ArrayShifter2(sortedNumbers, i, newNumber, maxIndex, gpuThread);
break;
}
}
}
/// <summary>
/// Shifts all the elements to the right of the specified position, 1 position
/// to the right, and insert the new number in the specified position.
/// </summary>
/// <param name="sortedNumbers"> Sorted Numbers.</param>
/// <param name="position"> Where the new number needs to be inserted.</param>
/// <param name="newNumber"> New number to insert.</param>
/// <param name="maxIndex"> Length of sortedNumbers array.</param>
/// <param name="gpuThread"> GPU thread index.</param>
[Cudafy(eCudafyType.Device)]
public static void CudaArrayShifter(long[,] sortedNumbers, int position, long newNumber, int maxIndex, int gpuThread)
{
for (int i = maxIndex - 1; i > position; i--)
{
sortedNumbers[gpuThread, i] = sortedNumbers[gpuThread, i - 1];
}
sortedNumbers[gpuThread, position] = newNumber;
}
The above executes in 2.8 milliseconds i.e. ~ 4x slower.

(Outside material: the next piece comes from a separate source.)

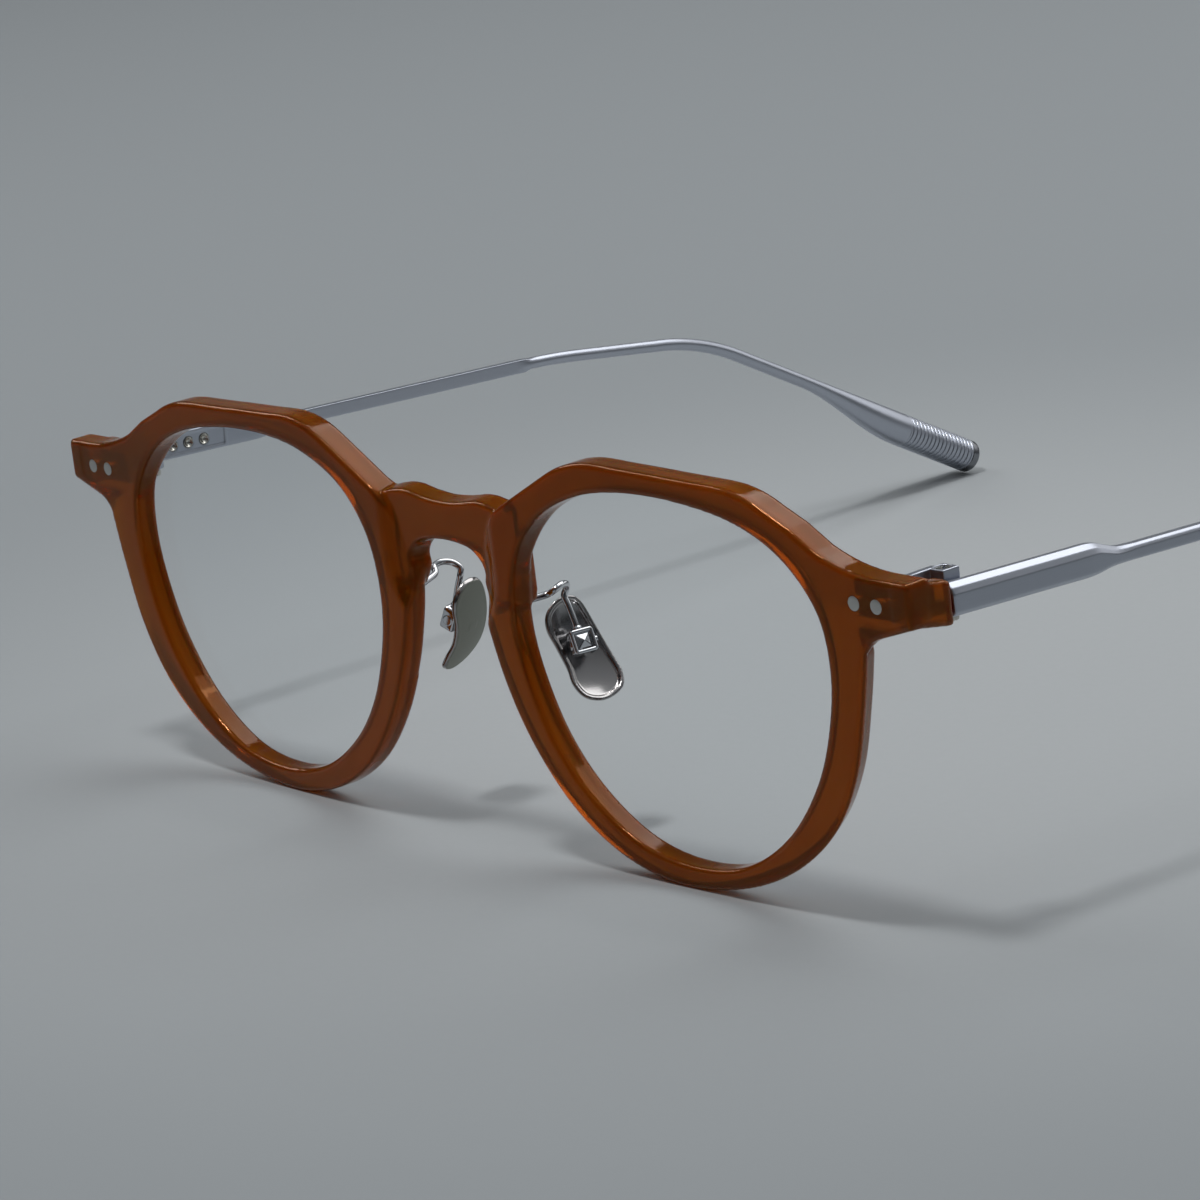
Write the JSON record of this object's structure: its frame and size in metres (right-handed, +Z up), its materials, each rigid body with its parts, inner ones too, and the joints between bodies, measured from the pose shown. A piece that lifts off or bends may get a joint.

I've already tried the following:
- Declared local variable for
maxLookBack
count and used that in the for loop => no improvement. - Changed data types from
long[,]
toint[,]
=> 2.6 milliseconds (This isn't feasible as I need to use long.) - Changed
int[,]
toint[]
=> 1.3 milliseconds (This isn't feasible either as I need to pass multiple arrays to the GPU to keep it occupied.) I was surprised how much this affected the time.
EDIT: I modified the code due to Henk's comments. I now ran the GPU version on the GPU with unsortedNumbers[32,1900]
vs a single thread on the CPU sorting 1 array. Even when I multiply the CPU time by 32, it's still considerably lower than the GPU's time.